No ID and Jay-Z, Don Jazzy and D-Banj, Juls and Mr Eazi, Quincy Jones and Michael Jackson, Beatz Dakay and Stonebwoy. These are partnerships that have birthed iconic results. Sess and Falz, because of what masterpieces they have created together, and how frequently they have done it, add to the list.

“Sess is my musical sibling. He’s my musical brodah. Iss as dough we are in the same family. We do reason on the same waving length. We do compose music on the same realm. Are you getting me? Dat-Zit!”

 

Forthcoming album

Once a new Falz joint drops, we think we know what to expect: a simple chorus usually rapped, not sung, instrumentation is stripped down, his signature “azzent” is prominent. While these constitute the Falz factor, there also accompanies the music, “an helement of surprise, an helement of waawooh”. An unforced versatility has led him to experiment with anything from Juju to Jazz, and an inability to specify his brand of music. So, like Fela did with Afrobeat, he too has coined a label of his own: Wazup Music, which is not a single sound, but an amalgamation of influences.

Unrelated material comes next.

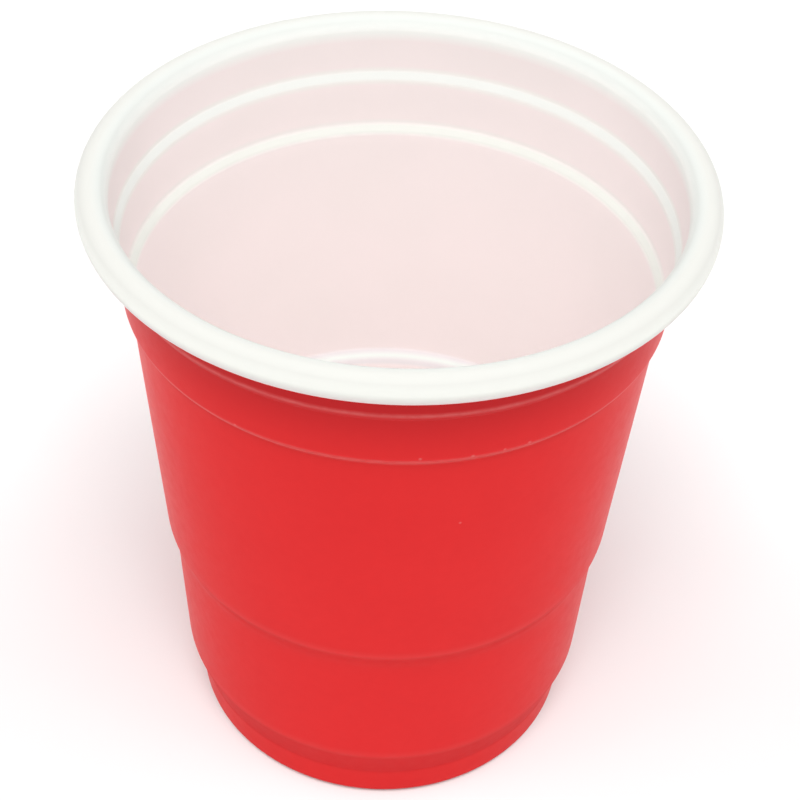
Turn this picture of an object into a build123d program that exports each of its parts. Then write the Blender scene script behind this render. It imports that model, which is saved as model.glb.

“ I can turn to the left today, tomorrow, I turn to the right. Varsatility and be heybo toh miz everything hop…daz what Wazup muzik is about”

Falz’s third studio album is set for release this year. Already, it has birthed blistering singles aside Jeje: Weidone Sah, Baby Boy. It is evident that he is flipping his template, tapping into deeper depths sonically. For our own sakes, he cautions to not “expect anything, because if you expect something, you’ll be surprised. We’re always looking to surprise.

Knowing Falz, this new body of work contains a lot of fire for sure. After all he’s proven to be “that guy that shows that versatility”. It is he who brings “that uniqueness…that flavour”.